W. Jackson Coleman

W. Jackson Coleman

Jack has worked for 30 years representing and advising oil and gas companies, in senior positions in the Federal government, and in the Congress.

He was General Counsel for the House of Representatives Committee on Natural Resources from February 2007 until March 2009. Prior to that, beginning in May 2003, Jack was the Energy and Minerals Counsel for the House Committee on Natural Resources. As such, he was the leading legal expert in the House of Representatives on energy, power, and minerals production from Federal onshore and offshore lands, including renewable power, power transmission and energy pipeline issues.

From October 1992 until May 2003, Jack was Senior Attorney for Royalties and Offshore Minerals at Department of the Interior (DOI). As such, Jack advised the Minerals Management Service (MMS) and the Bureau of Land Management (BLM) regarding oil and gas leasing and operations, and royalties.

Prior to that, from January 1989 until October 1992, he was the Senior Attorney for Environmental Protection for DOI with responsibilities as the chief legal advisor to the Department’s Office of Environmental Policy. As such, Jack was the lead environmental attorney and NEPA expert advising the Department of the Interior’s Office of Environmental Affairs. Jack was the facilitator of resolution of inter-bureau environmental disputes, and negotiated a CERCLA consent decree, U.S. v. Schlumberger Industries, Inc., (S.D. Ill., 1992), for a $35 million cleanup at a Superfund National Priorities List site.

Prior to his work at Interior, for more than three years Jack was Special Assistant in the Office of the Administrator of NOAA. In this role he served as chief of staff and principal advisor to a Presidential appointee having the rank of Assistant Secretary. Jack assisted in the day-to-day leadership and management of an agency with an annual budget of $1.2 billion and 14,000 employees. His work included interagency coordination of major environmental matters such as wetlands protection; air and water pollution; offshore oil and gas issues; coastal zone management; fisheries regulation; endangered species protection; marine mammals protection, and global warming and climate change. Jack was the senior manager for 25-40 projects underway at any particular time using the assistance of major management consulting firms.

Prior to his work at NOAA, Jack served four years as an active duty Captain in the U.S. Army Judge Advocate General’s Corps.

Since he retired from working for the Congress, Jack has testified as an expert five times before four committees of Congress, including before the House Committee on Energy and Commerce in April of 2012 related to federal oil and gas energy policy, the House Committee on Natural Resources in September and October 2011 on environmental issues related to onshore oil and gas exploration and production activities and the National Ocean Policy, the Senate Committee on Energy and Natural Resources in May 2011 on proposed offshore oil and gas legislation, and the Senate Judiciary Committee in June 2010 on legal liability issues related to offshore oil and gas exploration and production activities.

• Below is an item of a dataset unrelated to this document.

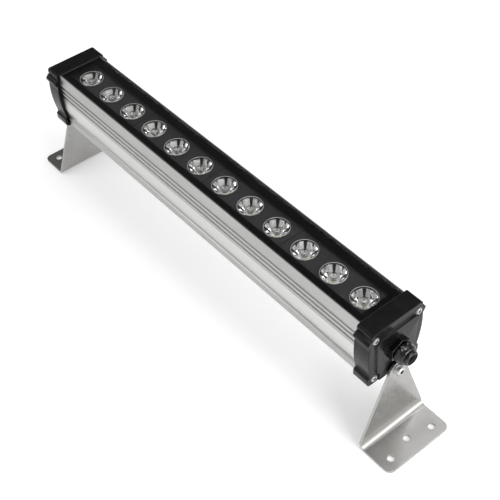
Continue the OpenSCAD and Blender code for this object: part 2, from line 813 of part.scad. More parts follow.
module foot_bend() intersection() {
    translate([foot_x + bend_top_z, foot_w / 2, bend_top_z]) rotate([90, 0, 0]) difference() {
        cylinder(h = foot_w, r = bend_top_z);
        translate([0, 0, -over]) cylinder(h = foot_w + 2 * over, r = bend_r);
    }
    block([foot_x, -foot_w / 2, 0], [foot_x + bend_top_z, foot_w / 2, bend_top_z]);
}

module foot_plate() {
    x0 = foot_x + bend_top_z;
    block([x0, -foot_w / 2, 0], [foot_end_x - corner_r, foot_w / 2, sheet_t]);
    block([x0, -foot_w / 2 + corner_r, 0], [foot_end_x, foot_w / 2 - corner_r, sheet_t]);
    for (side = [-1, 1])
        translate([foot_end_x - corner_r, side * (foot_w / 2 - corner_r), 0])
            cylinder(h = sheet_t, r = corner_r);
}

module pivot_bolt() color([0.8, 0.8, 0.8])
    socket_screw(insert_x + board_screw_end, head_x, bolt_d, bolt_head_d, bolt_head_h, bolt_key, 0, pivot_h);

module bolt_spacer() color([0.1, 0.1, 0.1]) bolt_ring(spacer_x, foot_x, spacer_d);

module bolt_washer() color([0.8, 0.8, 0.8]) bolt_ring(foot_face_x, spring_x, bolt_washer_d);

module spring_washer() color([0.7, 0.7, 0.7]) difference() {
    bolt_ring(spring_x, head_x, bolt_head_d);
    block([spring_x - over, 0, pivot_h - split_w / 2], [head_x + over, bolt_head_d, pivot_h + split_w / 2]);
}

module threaded_insert() color([0.8, 0.65, 0.3]) difference() {
    rod(insert_x, cap_face_x, insert_d, 0, pivot_h);
    rod(insert_x - over, cap_face_x + over, bolt_d + 2 * thread_play, 0, pivot_h);
}

module bolt_ring(x0, x1, d) difference() {
    rod(x0, x1, d, 0, pivot_h);
    rod(x0 - over, x1 + over, bolt_d + 2 * thread_play, 0, pivot_h);
}

// What stands at both ends: side 1 is the gland end, side -1 the blind end
module at_end(side) mirror([side < 0 ? 1 : 0, 0, 0]) children();

housing();
window_glass();
window_mask();
glass_seal();
for (m = [1:module_count]) {
    lens_tray(m);
    lens_group(m);
    led_board(m);
    led_group(m);
    thermal_pad(m);
}
board_screws();
link_wires();
feed_wires();
driver_case();
driver_board();
driver_parts();
driver_screws();
gland_end_cap();
blind_end_cap();
gland_body();
gland_o_ring();
gland_lock_nut();
gland_seal();
gland_dome_nut();
for (e = ENDS) {
    at_end(e[1]) end_gasket();
    at_end(e[1]) cap_washers();
    at_end(e[1]) cap_screws();
    at_end(e[1]) swivel_foot();
    at_end(e[1]) pivot_bolt();
    at_end(e[1]) bolt_spacer();
    at_end(e[1]) bolt_washer();
    at_end(e[1]) spring_washer();
    at_end(e[1]) threaded_insert();
}
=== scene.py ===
import json
import math

import bmesh
import bpy
import numpy as np
from mathutils import Matrix, Vector


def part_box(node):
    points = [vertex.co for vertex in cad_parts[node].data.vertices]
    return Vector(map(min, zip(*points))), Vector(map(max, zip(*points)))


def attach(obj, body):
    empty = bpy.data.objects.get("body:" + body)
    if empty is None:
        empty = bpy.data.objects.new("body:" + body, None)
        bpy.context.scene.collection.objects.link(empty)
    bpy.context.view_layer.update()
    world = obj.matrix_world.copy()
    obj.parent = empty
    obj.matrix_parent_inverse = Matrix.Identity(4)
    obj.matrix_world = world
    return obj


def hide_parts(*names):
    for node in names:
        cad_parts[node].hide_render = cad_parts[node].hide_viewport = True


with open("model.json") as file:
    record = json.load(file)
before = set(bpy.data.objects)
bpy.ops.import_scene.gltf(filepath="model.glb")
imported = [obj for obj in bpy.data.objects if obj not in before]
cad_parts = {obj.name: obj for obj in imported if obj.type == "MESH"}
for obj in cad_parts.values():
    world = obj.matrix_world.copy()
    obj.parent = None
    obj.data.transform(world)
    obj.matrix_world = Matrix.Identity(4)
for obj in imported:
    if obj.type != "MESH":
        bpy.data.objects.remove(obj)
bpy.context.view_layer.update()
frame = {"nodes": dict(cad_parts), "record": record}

MM = 0.001
FULL_TURN = 2 * math.pi

# Meshes: points to a turn and steps to an edge, distance at which doubles merge, and angles
# in degrees
TURN_STEPS = 96
EDGE_STEPS = 4
WELD = 0.001
SMOOTH_ANGLE = 35
FLAT_ANGLE = 0.5
BEVEL_ANGLE = 25
BEVEL_SEGMENTS = 3

# The photograph's camera, in millimetres, degrees and pixels of its 500 pixel frame
FRAME_PX = 500
SENSOR_MM = 36
CAMERA_PLACE = (589.9, -411.1, 776.5)
CAMERA_AZIMUTH = 52.78
CAMERA_ELEVATION = 48.73
CAMERA_ROLL = -3.30
CAMERA_LENS_PX = 983.2
CAMERA_SHIFT_PX = 50.0

# Ends of the light and the way of each along X, and heights of the pivot and the gland
ENDS = {"near": 1, "far": -1}
PIVOT_Z = 88.0
GLAND_Z = 115.0

# Widths of the rounded edges
HOUSING_EDGE = 0.4
CAP_EDGE = 0.6
FOOT_EDGE = 0.3
GLAND_EDGE = 0.4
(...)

A native of Rosedale, Mississippi, Jack received a Bachelor of Business Administration degree in Accountancy from the University of Mississippi, and a Juris Doctor degree from the University of Mississippi School of Law. Jack is a member of The Mississippi Bar, and the bars of the US District Court for the Northern District of Mississippi, the US Court of Federal Claims, and the Mississippi Supreme Court. Jack is the recipient of a Special Commendation from the Assistant Attorney General, Environment and Natural Resources Division, U.S. Department of Justice, and two U.S. Army Commendation Medals. Further, Jack was selected by the U.S. Office of Personnel Management as one of the “Top 40 Managers Under 40” in the U.S. Government.

Jack was the primary author of many provisions of the Energy Policy Act of 2005, including:

  • Categorical exclusions from further environmental reviews for oil and gas production and transportation from onshore public lands;
  • Outer Continental Shelf alternative energy provisions granting the Minerals Management Service (MMS) of the Department of the Interior (DOI) the authority to issue permits for alternative energy and transmission projects;
  • Provisions establishing the US national policy of energy independence in North America, on a net basis, by 2025;
  • The Oil Shale, Tar Sands, and Other Strategic Unconventional Fuels Act which provided authority for leasing and development of unconventional fuels such as oil shale, oil sands, heavy oil, and coal-to-liquids;
  • Permit processing offices and other expedited permitting procedures;
  • And incentives for and other provisions related to oil and gas production, both onshore and offshore.

Further, among other legislation, Jack initiated, authored, and led the effort in the House to eliminate the OCS moratoria which resulted in passage by the House in June 2006, with the support of 40 Democrats, of the Deep Ocean Energy Resources Act, the only time since 1978 that either House of Congress has passed comprehensive legislation reforming the laws relating to offshore oil and gas production.